Document categorization is a fairly commonplace project by Amazon Mechanical Turk standards; the project creation page even has a built-in template that makes the setup for this class of projects fairly straightforward. A requester has the option of sending the same task (i.e. provide a label for a given document) to multiple workers, as to triangulate on the most appropriate answer in ambiguous or unclear cases.

After some manual inspection of a sample of the unlabeled dataset, these were chosen as the target categories:

  • Business and Economics
  • Computers and Technology
  • Games and Hobbies
  • Lifestyle
  • Math and Science
  • News, Politics, and Government

As I examined the results that came in after I submitted my first batch of requests, I was surprised by the poor quality of data for what should be a fairly straightforward task. Some of the examples were extreme, such as political documents or court case briefings getting labeled as “Games and Hobbies”. In fact, the most egregious mislabeled examples I found were all tagged with that label, as I came across several cases of technical papers, scientific journal submissions, and corporate earnings releases all miscategorized as such.

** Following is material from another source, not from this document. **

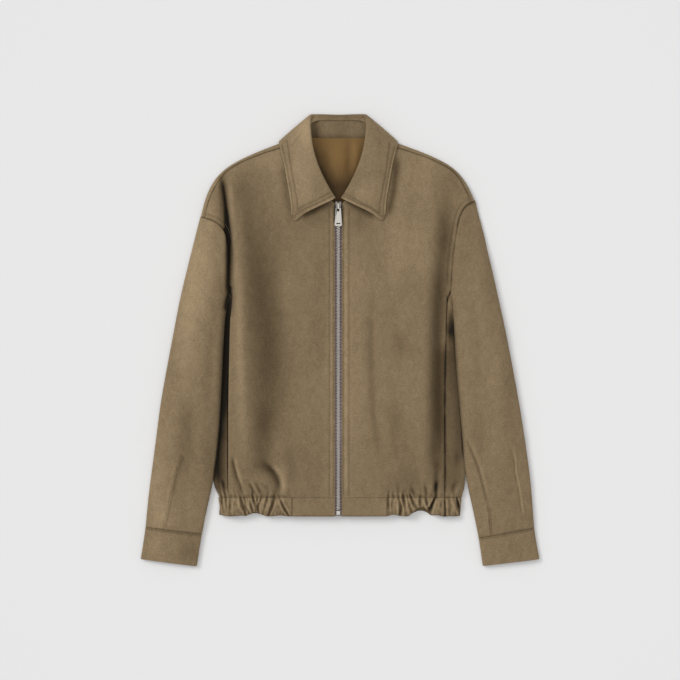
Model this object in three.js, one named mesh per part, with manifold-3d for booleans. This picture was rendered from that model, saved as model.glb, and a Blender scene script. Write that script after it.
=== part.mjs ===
// Suede blouson jacket, zipped up and laid on its back: spread collar, gathered hem, long sleeves.
// x runs across from the zip, y up the jacket from the hem's edge and z up off the table.
// Right and left are the wearer's, so the right side lies at negative x. All sizes are millimetres.
import * as THREE from 'three';
import Module from 'manifold-3d';
import { mergeVertices } from 'three/addons/utils/BufferGeometryUtils.js';

// Cloth
const SUEDE_WALL = 2.0;
const COLLAR_WALL = 2.6;
const LINING_WALL = 1.2;
const TAPE_WALL = 0.9;
const SEAM_GAP = 0.35;

// Heights of the layers off the table
const FOLD_MIDDLE = 7.5;
const FOLD_REACH = 26;
const EDGE_TURN = 8;
const BACK_LIFT = COLLAR_WALL + 0.8;
const LINING_TOP = BACK_LIFT + SUEDE_WALL + 0.3 + LINING_WALL;
const CROTCH_FADE = 45;
const ROLL_RADIUS = 3.6;
const LINING = { bottom: 522, top: 659.8, bottomHalf: 46, topHalf: 50 };

// Levels up the body
const HEM_SEAM = 33;
const UNDERARM = 383;
const NECK_FRONT = 548;

// Front opening
const FRONT_EDGE = 6.2;
const TAB_END = { right: 80.5, left: 84.9 };

const BODY_HEIGHT = [
  { y: 0, z: 17 },
  { y: 33, z: 19.5 },
  { y: 70, z: 23.5 },
  { y: 140, z: 25 },
  { y: 300, z: 24 },
  { y: 450, z: 22 },
  { y: 560, z: 19.5 },
  { y: 670, z: 15 },
];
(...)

As a machine learning practitioner, the obvious thing to do was to reject the mislabeled data. A mislabeled document introduces noise to the model training process, and is particularly troubling in contexts involving a limited number of examples or features. Thus, my first inclination was to reject all responses that were not unanimous - even if two workers agreed on a label and a third worker provided a different label, all three submissions would be rejected. However, I decided that such a policy would be too harsh, and wrote some custom code to instead only reject submissions for documents that had no majority answer; that is, when all three responses were of different labels.

However, that meant that some babies would be thrown out with the bath water - as some appropriately labeled responses would be rejected along with the bad one. I did not see any other option; the whole point of using Amazon Mechanical Turk was to outsource the document labeling, and not have to manually inspect the outlier submissions and determine which ones were “right” or “wrong”.

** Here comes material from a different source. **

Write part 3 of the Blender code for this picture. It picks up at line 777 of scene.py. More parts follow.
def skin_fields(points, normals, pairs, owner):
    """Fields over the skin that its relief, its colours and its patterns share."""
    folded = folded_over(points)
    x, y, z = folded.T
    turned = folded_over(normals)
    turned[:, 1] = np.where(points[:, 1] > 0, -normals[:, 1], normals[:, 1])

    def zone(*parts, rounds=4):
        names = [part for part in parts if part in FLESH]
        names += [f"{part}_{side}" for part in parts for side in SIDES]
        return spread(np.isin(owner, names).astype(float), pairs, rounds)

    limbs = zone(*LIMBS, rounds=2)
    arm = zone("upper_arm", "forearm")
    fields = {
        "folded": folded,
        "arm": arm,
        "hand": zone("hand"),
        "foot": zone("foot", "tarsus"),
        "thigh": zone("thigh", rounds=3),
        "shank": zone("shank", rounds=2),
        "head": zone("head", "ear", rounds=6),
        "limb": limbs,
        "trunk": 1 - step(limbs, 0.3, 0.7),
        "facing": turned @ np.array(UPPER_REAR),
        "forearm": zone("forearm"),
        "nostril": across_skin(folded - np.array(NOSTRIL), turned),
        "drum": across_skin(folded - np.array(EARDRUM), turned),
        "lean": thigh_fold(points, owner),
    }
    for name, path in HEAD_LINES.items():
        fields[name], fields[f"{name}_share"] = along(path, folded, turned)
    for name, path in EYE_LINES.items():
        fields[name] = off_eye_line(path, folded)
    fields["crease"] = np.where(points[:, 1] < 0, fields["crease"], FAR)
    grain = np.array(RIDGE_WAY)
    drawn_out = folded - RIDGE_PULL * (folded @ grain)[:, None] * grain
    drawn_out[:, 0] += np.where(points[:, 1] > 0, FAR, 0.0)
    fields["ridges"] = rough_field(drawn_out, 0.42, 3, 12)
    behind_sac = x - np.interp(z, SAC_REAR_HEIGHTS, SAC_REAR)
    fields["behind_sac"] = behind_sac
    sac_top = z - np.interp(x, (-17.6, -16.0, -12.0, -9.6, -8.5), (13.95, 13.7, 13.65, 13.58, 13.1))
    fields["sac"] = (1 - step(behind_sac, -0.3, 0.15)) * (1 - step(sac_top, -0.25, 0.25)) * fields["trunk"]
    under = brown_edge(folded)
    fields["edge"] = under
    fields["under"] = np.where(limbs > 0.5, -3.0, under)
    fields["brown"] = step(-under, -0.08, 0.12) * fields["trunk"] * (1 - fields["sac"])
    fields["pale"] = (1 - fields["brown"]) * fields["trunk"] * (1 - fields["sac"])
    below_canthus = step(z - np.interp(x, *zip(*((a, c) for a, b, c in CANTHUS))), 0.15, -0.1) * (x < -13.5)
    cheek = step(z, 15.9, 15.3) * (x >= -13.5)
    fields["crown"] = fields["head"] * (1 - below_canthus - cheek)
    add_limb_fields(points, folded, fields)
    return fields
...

Feedback from Amazon Mechanical Turk Workers

As soon as I submitted the reviews of the first batch of results, the angry feedback started flowing in. I received dozens of messages from workers: some were sincere apologies imploring for me to reconsider the rejection in order for the worker to retain their worker rating; others were disgruntled rants about how the rejection was unjust and a demand for correction.

Not only was I surprised by the amount of anger and frustration from these workers over tasks that paid only a penny each, but I felt that I had my hands tied as there was no other alternative. If I had not rejected submissions for documents that had no majority answer, I would’ve been left with unusable examples for a large fraction of my dataset. As a hobbyist, I can let it slide as there is no academic or business pressure to wring out all available value from the data. In fact, to avoid any further backlash, I ended up approving all submissions in the second batch, and decided to write off the poor dataset as a loss and forego the experiment altogether.

After this poor experience, I find it hard to see how real research projects using Amazon Mechanical Turk can deal with this level of data quality while managing the need to “appease” the workers creating these datasets and compensating them appropriately. Perhaps that is the reason many companies and researchers are turning to semi-supervised learning techniques and training models to generate labeled datasets or embeddings to be used by other models. It is a direction that could’ve been explored for this project; perhaps some off-the-shelf or well-known approach can be used in order to build topics from the comment thread text for each submission. At the very least, the semi-supervised models won’t get all up in arms about your treatment of their low accuracy results, and demand that you give pennies where pennies are due.


A modified version of the resulting dataset is available on GitHub. The dataset includes the URLs for 2557 documents along with the labels tagged by the workers, with all of the Amazon Mechanical Turk metadata removed.